Ph.D. Dissertation Defense Committee

• Ph.D. Advisor Name: Mario Lanza
• Committee Chair: Gyorgy Szekely
• External Examiner: Filippo Giannazzo
• Committee Member: Shadi Fatayer

Abstract:

Resistive random-access memory (RRAM) stands as a pivotal technology for next-generation non-volatile storage and neuromorphic computing due to its complementary metal-oxide-semiconductor (CMOS) compatibility and scalability. However, conventional RRAM devices face critical limitations in endurance, stemming from stochastic defect dynamics in amorphous dielectrics. Atomristors—RRAM devices leveraging atomically thin two-dimensional (2D) insulators—offer a transformative solution, provided the crystalline dielectric monolayer exhibits ultralow defect density (or even defect-free), to achieve highly reproducible switching behaviour and enhanced endurance.

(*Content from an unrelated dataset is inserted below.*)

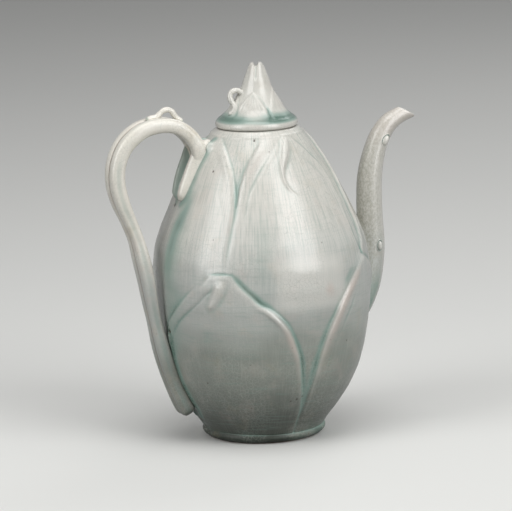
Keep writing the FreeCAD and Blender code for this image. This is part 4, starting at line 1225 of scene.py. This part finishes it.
# %% The split tip. The relief moves the surface outward by one share and up by another
OUTWARD_SHARE = 0.9
UPWARD_SHARE = 0.4
NOTCH_PLACE = -0.35
NOTCH_DEPTH = 1.9
NOTCH_GROOVE_DEPTH = 0.55
TIP_DROP = 1.0
TIP_TOP = 215.0
TIP_SMOOTH_FROM = 212
NOTCH_START = 205.0
NOTCH_HALF_WIDTHS = (0.35, 1.7)
TIP_HALF_WIDTHS = (2.8, 4.6)
FLARE_ENDS = (181.2, 184)
FRONT_GROOVE_STARTS, FRONT_GROOVE_ENDS = (204.5, 208), (214.3, TIP_TOP)
relief_share = eased(lid_height, *FLARE_ENDS) * (1 - 0.6 * eased(lid_height, TIP_SMOOTH_FROM, TIP_TOP))
lid_out = lid_radius + OUTWARD_SHARE * lid_relief * relief_share
from_notch = lid_round - math.radians(SIDE_TURN)
notch_line = lid_out * np.cos(from_notch)[None, :] - NOTCH_PLACE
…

This thesis advances high-endurance atomristor development through three key contributions: (1) establishing a robust nanoscale electrical characterization protocol for ultra-thin insulating films, using conductive atomic force microscopy (CAFM), (2) benchmarking commercial 2D dielectrics—hexagonal boron nitride (h-BN), and (3) identifying and integrating a high-quality single-crystal monolayer h-BN into CMOS microchips. The resulting on-chip atomristors using the defect-free monolayer h-BN exhibit endurance exceeding 2.7 million cycles—over 100× higher than state-of-the-art RRAM. Overall, this work bridges nanoscale material engineering and practical device integration, positioning atomristors as a scalable and reliable memory solution for future computing technologies.